仕事の満足度が自己の仕事観に起因する受講経験者

 開始から20年を超え、定量的な成果も見えてきている。例えば、PBL系科目「O/OCF-PBL」受講者の卒業後調査から、仕事の満足度の要因が給料や職場環境等の外部要因ではなく、自己の仕事観にある人の割合が高いことが分かっている。黒坂学長は「本学のキャリア教育が長い人生における資産になっていると感じる」と評価する。

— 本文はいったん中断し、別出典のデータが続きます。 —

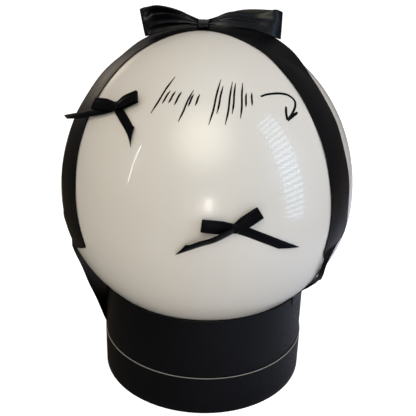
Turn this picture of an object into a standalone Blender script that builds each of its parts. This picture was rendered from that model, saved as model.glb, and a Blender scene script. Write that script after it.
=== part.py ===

また、キャリア教育で重視している指標ではないが、就職活動において、非受講者に比べて受講者は進路が決定している割合が高く、内定獲得時期も早いという結果も出ている。

 今後の展開としては、「専門教育におけるキャリア教育の推進」「体育会等、まだキャリア教育が十分に行き届いていない学生を対象としたキャリア教育プログラムの浸透」「低年次向けインターンシップの充実」の3つを黒坂学長は挙げる。専門教育におけるキャリア教育は、情報理工学部と生命科学部が取り組む「理工系コーオプ教育プログラム」が2021年日本インターンシップ学会第4回槇本記念賞において「秀逸な事例」に選定される等、3分の2の学部・学科が濃淡の差はあれど専門教育とコーオプ教育の協働に取り組んでいる。これらをさらに充実させていくという。

 「学生を教室にとどめ、座学だけで専門知識を与えれば十分と考えて学生を社会に送り出すのは間違い。人間的な成長を促し、社会を生き抜く力を育むことに、キャリア教育、そして大学の役割がある。今後もキャリア教育をさらに広げて、School to Workを実現させていきたい」と黒坂学長は意気込む。京産大のコーオプ教育のさらなる進化に期待が膨らむ。